┌─ DATASET EXTRACT

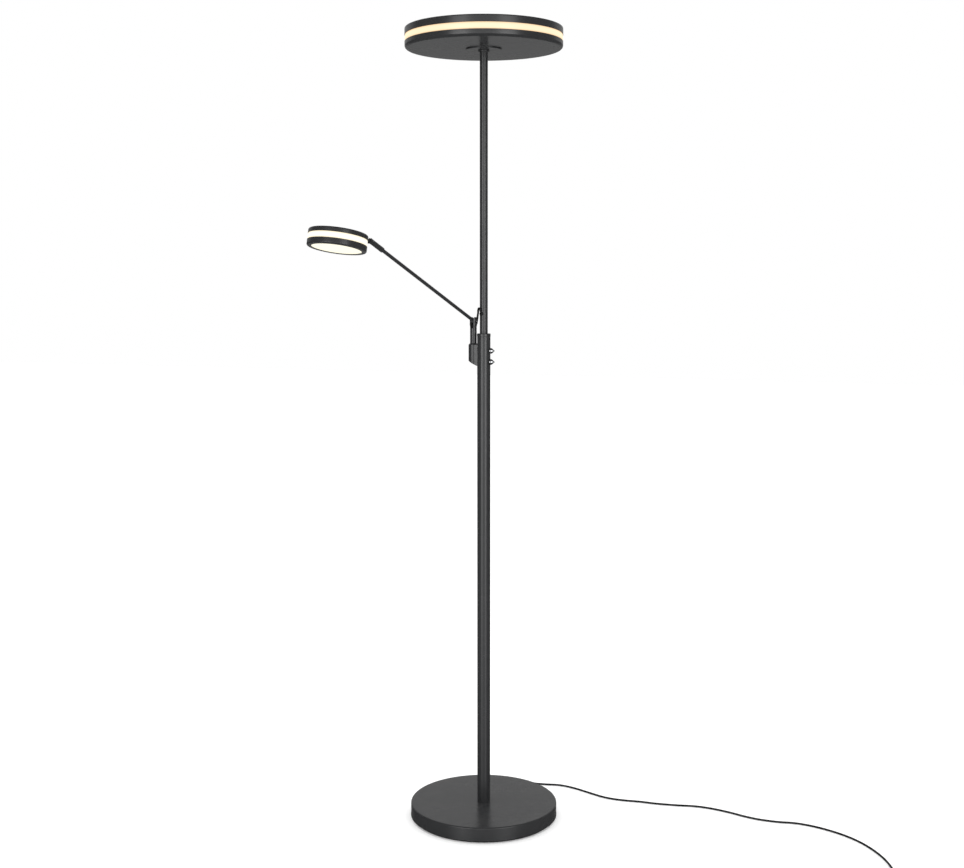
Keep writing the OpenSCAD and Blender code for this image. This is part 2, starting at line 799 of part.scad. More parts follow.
module reading_plate() color(steel)
    at_reader()
        difference() {
            ring(plate_r, 0, plate_t, plate_z);
            around(3, plate_screw_place_r, 60)
                translate([0, 0, plate_z - 1]) cylinder(r = 1.25, h = plate_t + 2, $fn = 32);
        }

module reading_leds() color("#ffe9a0")
    at_reader()
        for (row = [[12, plate_r - 14], [6, plate_r - 32]])
            around(row[0], row[1])
                translate([-1.75, -1.4, plate_z - 0.7]) cube([3.5, 2.8, 0.7]);

module plate_screws() color(steel)
    at_reader()
        around(3, plate_screw_place_r, 60)
            translate([0, 0, plate_z]) mirror([0, 0, 1]) screw(1.25, 8, 2.2, 1.4);

// ---- mains cord ----

module cord_gland() color(black)
    difference() {
        translate([0, base_r - cover_wall, gland_z])
            rotate([-90, 0, 0]) {
                translate([0, 0, -2.2]) cylinder(r = 6, h = 2);
                translate([0, 0, -1]) cylinder(r = cable_r + 1.6, h = cover_wall + 1);
                translate([0, 0, cover_wall])
                    cylinder(r1 = cable_r + 2.8, r2 = cable_r + 0.9, h = gland_l - cover_wall);
            }
        translate([0, base_r - 12, gland_z])
            rotate([-90, 0, 0]) cylinder(r = cable_r, h = gland_l + 20);
    }

module mains_cord() color(black)
    tube_along(spline(cord_route, 2), cable_r, cable_sides, [0, 0, 1]);

module cord_coil() color(black)
    translate([coil_at[0], coil_at[1], coil_lift])
        rotate_extrude()
            translate([coil_turn_r - cable_d - turn_gap, 0])
                square([2 * cable_d + 2 * turn_gap, 3 * cable_d]);

module cord_tail() color(black)
    tube_along(spline(cord_tail_route, 2), cable_r, cable_sides, [0, 0, 1]);

module cord_tie() color("#2c2c2e")
    translate([coil_at[0], coil_at[1], 0])
        rotate([0, 0, 20])
            translate([coil_turn_r, 0, 0])
                difference() {
                    translate([-cable_d - turn_gap - 0.9, -tie_w / 2, 0])
                        cube([2 * (cable_d + turn_gap + 0.9), tie_w, 3 * cable_d + 2 * coil_lift]);
                    translate([-cable_d - turn_gap - 0.3, -tie_w, coil_lift - 0.1])
                        cube([2 * (cable_d + turn_gap + 0.3), 2 * tie_w, 3 * cable_d + 0.2]);
                }

module mains_plug() color("#1f1f21")
    translate(plug_at)
        rotate([0, 0, plug_turn]) {
            rotate([0, 90, 0]) cylinder(r1 = cable_r + 0.8, r2 = cable_r + 2.6, h = plug_boot_l);
            translate([0, 0, -plug_t / 2])
                linear_extrude(height = plug_t)
                    polygon([
                        [plug_boot_l - 2, -6], [plug_boot_l + plug_l * 0.6, -plug_w / 2],
                        [plug_boot_l + plug_l, -plug_w / 2], [plug_boot_l + plug_l, plug_w / 2],
                        [plug_boot_l + plug_l * 0.6, plug_w / 2], [plug_boot_l - 2, 6]
                    ]);
            for (side = [-1, 1])
                translate([plug_boot_l + plug_l - 1, side * plug_pin_pitch / 2, 0])
                    rotate([0, 90, 0]) cylinder(r = plug_pin_d / 2, h = plug_pin_l + 1);
        }

base_pad();
base_weight();
base_cover();
base_spacer();
base_stud();
stud_nuts();
foot_ring();
foot_plug();
lower_tube();
pole_joiner();
pole_cap();
upper_tube();
cable_grommet();
top_plug();
head_nipple();
head_collar();
head_flange();
flange_screws();
uplight_pan();
uplight_tray();
tray_screws();
uplight_board();
uplight_leds();
uplight_driver();
band_diffuser();
top_rim();
top_diffuser();
uplight_dimmer();
reading_dimmer();
uplight_knob();
reading_knob();
arm_bracket();
bracket_screws();
spigot_bush();
arm_spigot();
spigot_clip();
pivot_screws();
arm_knuckle();
friction_washers();
arm_rod();
tail_gland();
loop_cable_upper();
loop_cable_lower();
head_sleeve();
tilt_pin();
head_lug();
lug_screws();
reading_shell();
reading_band();
reading_ring();
reading_diffuser();
reading_plate();
reading_leds();
plate_screws();
cord_gland();
mains_cord();
cord_coil();
cord_tie();
cord_tail();
mains_plug();
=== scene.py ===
import json
import math

import bmesh
import bpy
from mathutils import Matrix, Vector


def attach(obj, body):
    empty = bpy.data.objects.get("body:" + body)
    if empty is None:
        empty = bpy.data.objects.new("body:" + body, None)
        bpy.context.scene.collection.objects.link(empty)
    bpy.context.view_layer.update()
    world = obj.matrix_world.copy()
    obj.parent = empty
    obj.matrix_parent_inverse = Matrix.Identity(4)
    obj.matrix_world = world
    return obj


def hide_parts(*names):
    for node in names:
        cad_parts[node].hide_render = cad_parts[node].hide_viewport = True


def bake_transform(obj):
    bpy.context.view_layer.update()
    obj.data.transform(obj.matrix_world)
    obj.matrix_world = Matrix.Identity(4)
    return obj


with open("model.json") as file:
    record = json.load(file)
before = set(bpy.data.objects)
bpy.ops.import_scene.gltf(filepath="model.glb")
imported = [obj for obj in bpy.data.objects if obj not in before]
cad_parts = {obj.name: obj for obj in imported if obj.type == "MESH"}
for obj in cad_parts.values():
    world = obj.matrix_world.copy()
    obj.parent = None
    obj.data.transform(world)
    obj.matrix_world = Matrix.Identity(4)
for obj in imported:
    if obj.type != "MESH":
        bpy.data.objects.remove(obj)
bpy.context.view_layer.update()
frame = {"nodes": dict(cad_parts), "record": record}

mm = 0.001
nodes = frame["nodes"]
print("scene: frame loaded,", len(nodes), "CAD nodes")


# ---- camera ----
cameraSet = {
    "place": (1.0803, -2.9799, 1.25446),
    "turn": 20.0,        # degrees about Z
    "pitch": 0.11152,    # radians below level
    "lens": 52.31,
    "sensor": 36.0,
}
cameraData = bpy.data.cameras.new("studioCamera")
cameraData.lens = cameraSet["lens"]
cameraData.sensor_width = cameraSet["sensor"]
cameraData.clip_end = 60
camera = bpy.data.objects.new("studioCamera", cameraData)
camera.location = cameraSet["place"]
camera.rotation_euler = (
    math.radians(90) - cameraSet["pitch"], 0, math.radians(cameraSet["turn"]),
)
bpy.context.scene.collection.objects.link(camera)
bpy.context.scene.camera = camera


# ---- tubes swept along a smooth line ----
def millimetres(points):
    return [Vector(p) * mm for p in points]


def smoothLine(points, steps):
    line = []
    last = len(points) - 1
    for i in range(last):
        a, b, c, d = points[max(i - 1, 0)], points[i], points[i + 1], points[min(i + 2, last)]
        for s in range(steps):
            t = s / steps
            line.append(0.5 * (2 * b + (c - a) * t + (2 * a - 5 * b + 4 * c - d) * t ** 2
                               + (3 * b - a - 3 * c + d) * t ** 3))
    line.append(points[last])
    return line


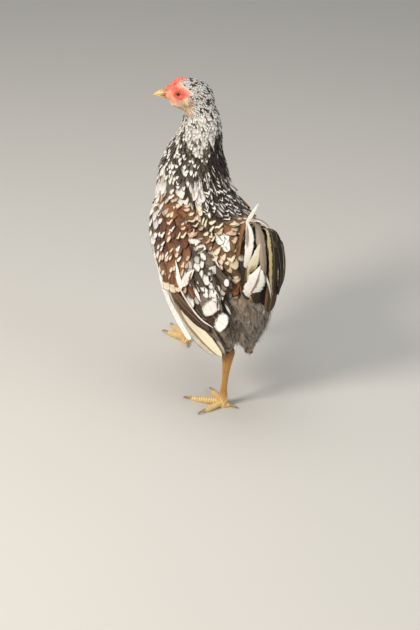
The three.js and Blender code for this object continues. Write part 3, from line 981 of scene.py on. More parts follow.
# where the feathers point, at places down the bird; each is repeated on its other side
lie = [
    ((0, 112, 345), (0, -0.15, -1)), ((24, 112, 345), (0.1, -0.25, -1)),
    ((0, 80, 345), (0, -0.25, -1)), ((0, 148, 340), (0, 0.1, -1)),
    ((38, 112, 305), (0.2, -0.35, -1)), ((0, 62, 300), (0, -0.75, -0.75)),
    ((0, 160, 290), (0, 0.0, -1)), ((30, 75, 292), (0.25, -0.8, -0.7)),
    ((0, 20, 272), (0, -1, -0.05)), ((34, 20, 250), (0.2, -1, -0.4)),
    ((0, -25, 268), (0, -1, -0.1)), ((0, 180, 240), (0, -0.15, -1)),
    ((30, 165, 250), (0.1, -0.35, -1)), ((54, 116, 240), (0.05, -0.75, -0.8)),
    ((60, 80, 210), (0, -0.9, -0.65)), ((60, 30, 190), (0, -0.95, -0.5)),
    ((50, -10, 170), (-0.1, -0.95, -0.45)), ((0, 140, 170), (0, -0.85, -0.5)),
    ((40, 120, 175), (0, -0.85, -0.5)), ((0, 60, 155), (0, -1, -0.15)),
    ((30, 60, 160), (0, -0.8, -0.6)), ((36, 30, 130), (-0.05, -0.55, -0.9)),
    ((20, -20, 130), (0, -0.35, -1)), ((0, -45, 180), (0, -0.3, -1)),
    ((0, -80, 240), (0, -0.25, -1)), ((28, -55, 235), (-0.05, -0.35, -1)),
    ((0, -60, 275), (0, -1, -0.35)), ((18, -68, 195), (-0.15, 0.1, -1)),
]


def lieGuides():
    spots, ways = [], []
    for (left, ahead, up), (wayLeft, wayAhead, wayUp) in lie:
        for hand in (1, -1) if left else (1,):
            spots.append(place(hand * left, ahead, up))
            ways.append(heading(hand * wayLeft, wayAhead, wayUp))
    return np.array(spots), np.array(ways)


guideSpots, guideWays = lieGuides()
lieReach = 0.02   # how far a guide's way carries, m


def lieAt(points):
    away = np.linalg.norm(points[:, None] - guideSpots[None], axis=2) / lieReach
    weight = 1 / (0.05 + away**4)
    body = unit((weight[:, :, None] * guideWays[None]).sum(1))
    out, left, up = headWays(points)
    backward = smoothStep(-46, -22, out) * 1.1
    downward = smoothStep(8, -18, up) + smoothStep(-26, -40, out) * 1.2
    onTop = -beakWay[None] * (0.25 + backward)[:, None] - upward[None] * downward[:, None]
    side = np.sign(left)[:, None] * headSide[None] * 0.25
    head = unit(onTop + side * smoothStep(2, 8, up)[:, None])
    share = smoothStep(368, 388, birdWays(points)[2])[:, None]
    return unit(body * (1 - share) + head * share)


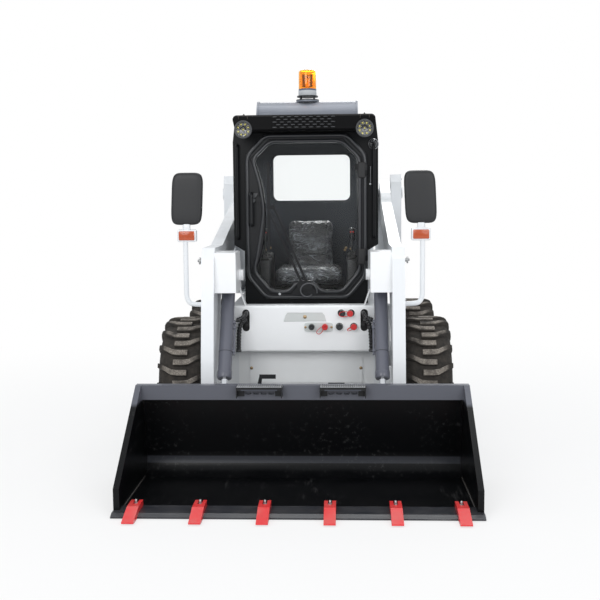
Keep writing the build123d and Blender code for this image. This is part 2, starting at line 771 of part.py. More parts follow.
def make_coupler():
    lean = degrees(atan2(bucket_heel_y - bucket_top_y, bucket_top_z - bucket_clear_z))
    # A plane on the bucket's back: its first axis is X, its second runs up the back plate
    back = Plane(origin=(0, bucket_heel_y, bucket_clear_z), x_dir=(-1, 0, 0),
                 z_dir=(0, cos(radians(lean)), sin(radians(lean))))
    with BuildPart() as coupler:
        with BuildSketch(back):
            with Locations((0, 130)):
                Rectangle(2 * coupler_half, 60)
            with Locations((0, 455)):
                Rectangle(2 * coupler_half, 50)
            with Locations((-coupler_half + 115, 290), (coupler_half - 115, 290)):
                Rectangle(230, 380)
            with Locations((-250, 290), (250, 290)):
                Rectangle(120, 380)
            with Locations((-tilt_x, 415), (tilt_x, 415)):
                Rectangle(tilt_eye_width + 4, 220, mode=Mode.SUBTRACT)
        extrude(amount=coupler_thickness)
        for sign in (-1, 1):
            for x, pin, radius, root in (
                (arm_inner_x - ear_gap - ear_wall, bucket_pivot, 48, 90),
                (arm_outer_x + ear_gap, bucket_pivot, 48, 90),
                (tilt_x - tilt_eye_width / 2 - ear_gap - ear_wall, tilt_eye_pin, 38, 60),
                (tilt_x + tilt_eye_width / 2 + ear_gap, tilt_eye_pin, 38, 60),
            ):
                low = min(sign * x, sign * (x + ear_wall))
                roots = [(back_y(z) + 14, z) for z in (pin[1] - root / 2, pin[1] + root / 2)]
                add(strap([(pin, radius), (roots[0], 12), (roots[1], 12)], low, low + ear_wall))
            # Locking lever: a round pivot on the inner upright, a flat bar and a turned grip
            lever_x, top = sign * lever_pivot_x, lever_top_z if sign < 0 else lever_low_z
            pivot_y = back_y(lever_pivot_z) + coupler_thickness
            with BuildSketch(Plane.XZ.offset(-pivot_y + 6)):
                with Locations((lever_x, lever_pivot_z)):
                    Circle(22)
            extrude(amount=-24)
            with BuildSketch(Plane.XZ.offset(-pivot_y - 6)):
                with Locations((lever_x, lever_pivot_z)):
                    Circle(16)
                with Locations((lever_x - sign * 26, top - 14)):
                    Circle(9)
                make_hull()
            extrude(amount=-10)
            grip = sorted((lever_x - sign * 18, lever_x - sign * 112))
            add(block(grip, (pivot_y + 6, pivot_y + 16), (top - 24, top)))
            pin_low = arm_inner_x - ear_gap - ear_wall - 6
            pin_high = arm_outer_x + ear_gap + ear_wall + 4
            ends = sorted((sign * pin_low, sign * pin_high))
            add(rod_between(ends[0], ends[1], bucket_pivot, pin_radius))
    save("coupler", coupler.part)


def make_cab():
    y0, y1 = cab_front_y, cab_rear_y
    shell = [(-cab_lower_half, cab_sill_z), (cab_lower_half, cab_sill_z), (cab_lower_half, cab_waist_z),
             (cab_upper_half, cab_waist_z + 40), (cab_upper_half, 1960), (visor_top_half, cab_roof_z),
             (-visor_top_half, cab_roof_z), (-cab_upper_half, 1960), (-cab_upper_half, cab_waist_z + 40),
             (-cab_lower_half, cab_waist_z)]
    w = cab_wall
    room = [(-cab_lower_half + w, cab_sill_z + 12), (cab_lower_half - w, cab_sill_z + 12),
            (cab_lower_half - w, cab_waist_z + 12), (cab_upper_half - w, cab_waist_z + 52),
            (cab_upper_half - w, 1950), (visor_top_half - w - 6, cab_roof_z - cab_roof_wall),
            (-visor_top_half + w + 6, cab_roof_z - cab_roof_wall), (-cab_upper_half + w, 1950),
            (-cab_upper_half + w, cab_waist_z + 52), (-cab_lower_half + w, cab_waist_z + 12)]
    with BuildPart() as cab:
        with BuildSketch(Plane.XZ.offset(-y0)):
            with BuildLine():
                Polyline(*shell, close=True)
            make_face()
        extrude(amount=-(y1 - y0))
        with BuildSketch(Plane.XZ.offset(-y0 - 60)):
            with BuildLine():
                Polyline(*room, close=True)
            make_face()
        extrude(amount=-(y1 - w - y0 - 60), mode=Mode.SUBTRACT)
        add(block((-footwell_half + footwell_wall, footwell_half - footwell_wall),
                  (y0 + footwell_wall, footwell_rear_y - footwell_wall), (cab_sill_z - 4, cab_sill_z + 40)),
            mode=Mode.SUBTRACT)
        # Windows: door opening, sides and rear
        with BuildSketch(Plane.XZ.offset(-y0 + 10)) as doorway:
            with Locations((0, (door_opening_bottom + door_opening_top) / 2)):
                Rectangle(2 * door_opening_half, door_opening_top - door_opening_bottom)
            fillet(doorway.vertices(), 60)
        extrude(amount=-90, mode=Mode.SUBTRACT)
        with BuildSketch(side_plane(-cab_upper_half - 20)) as side:
            side_opening(0)
        extrude(amount=2 * cab_upper_half + 40, mode=Mode.SUBTRACT)
        with BuildSketch(Plane.XZ.offset(-y1 + 60)) as back_light:
            rear_opening(0)
        extrude(amount=-90, mode=Mode.SUBTRACT)
        # Grab rails down both front corners
        for sign in (-1, 1):
            x, y = sign * rail_x, y0 - rail_standoff
            with BuildLine() as rail:
                FilletPolyline((x, y0 + 4, rail_low_z), (x, y, rail_low_z), (x, y, rail_high_z),
                               (x, y0 + 4, rail_high_z), radius=18)
            with BuildSketch(Plane(origin=rail.line @ 0, z_dir=rail.line % 0)):
                Circle(rail_radius)
            sweep(path=rail.line)
        # Ribs pressed into the roof
        for x in (-300, -150, 150, 300):
            for y in ((y0 + 60, roof_unit_y - roof_unit_radius - 40), (roof_unit_y + roof_unit_radius + 40, y1 - 60)):
                add(block((x - roof_rib_width / 2, x + roof_rib_width / 2), y,
                          (cab_roof_z - 2, cab_roof_z + roof_rib_height)))
        # Door hinge brackets: a knuckle under each of the door's, and the pin through both
        for z in door_hinge_heights:
            low = z - face_gap - hinge_knuckle_length
            add(block((door_hinge_x - hinge_knuckle_radius, door_hinge_x + hinge_knuckle_radius),
                      (door_hinge_y, y0 + 2), (low, z - face_gap)))
            with Locations((door_hinge_x, door_hinge_y, low)):
                Cylinder(hinge_knuckle_radius, hinge_knuckle_length, align=(Align.CENTER, Align.CENTER, Align.MIN))
                Cylinder(hinge_pin_radius, 2 * hinge_knuckle_length + 4, align=(Align.CENTER, Align.CENTER, Align.MIN))
    save("cab_shell", cab.part)


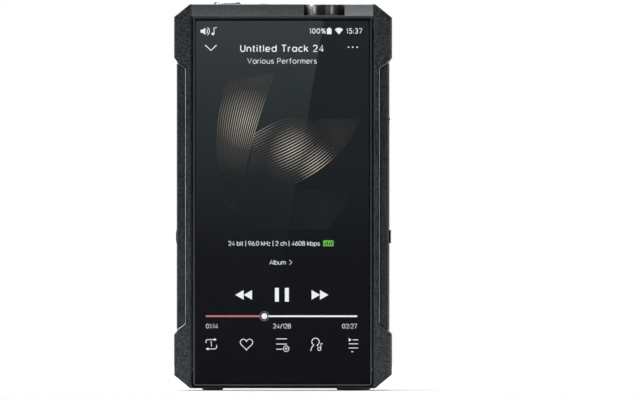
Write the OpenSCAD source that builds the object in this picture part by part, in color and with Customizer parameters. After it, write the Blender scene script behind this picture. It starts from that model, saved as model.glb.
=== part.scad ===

└─

BRIEF » Using the data above, repeat exactly the lines that begin at the line with "base_pad();" and end at the line with "cad_parts[node].hide_render = cad_parts[node].hide_viewport", both ends included.

CORRECT OUTPUT »
base_pad();
base_weight();
base_cover();
base_spacer();
base_stud();
stud_nuts();
foot_ring();
foot_plug();
lower_tube();
pole_joiner();
pole_cap();
upper_tube();
cable_grommet();
top_plug();
head_nipple();
head_collar();
head_flange();
flange_screws();
uplight_pan();
uplight_tray();
tray_screws();
uplight_board();
uplight_leds();
uplight_driver();
band_diffuser();
top_rim();
top_diffuser();
uplight_dimmer();
reading_dimmer();
uplight_knob();
reading_knob();
arm_bracket();
bracket_screws();
spigot_bush();
arm_spigot();
spigot_clip();
pivot_screws();
arm_knuckle();
friction_washers();
arm_rod();
tail_gland();
loop_cable_upper();
loop_cable_lower();
head_sleeve();
tilt_pin();
head_lug();
lug_screws();
reading_shell();
reading_band();
reading_ring();
reading_diffuser();
reading_plate();
reading_leds();
plate_screws();
cord_gland();
mains_cord();
cord_coil();
cord_tie();
cord_tail();
mains_plug();
=== scene.py ===
import json
import math

import bmesh
import bpy
from mathutils import Matrix, Vector


def attach(obj, body):
    empty = bpy.data.objects.get("body:" + body)
    if empty is None:
        empty = bpy.data.objects.new("body:" + body, None)
        bpy.context.scene.collection.objects.link(empty)
    bpy.context.view_layer.update()
    world = obj.matrix_world.copy()
    obj.parent = empty
    obj.matrix_parent_inverse = Matrix.Identity(4)
    obj.matrix_world = world
    return obj


def hide_parts(*names):
    for node in names:
        cad_parts[node].hide_render = cad_parts[node].hide_viewport = True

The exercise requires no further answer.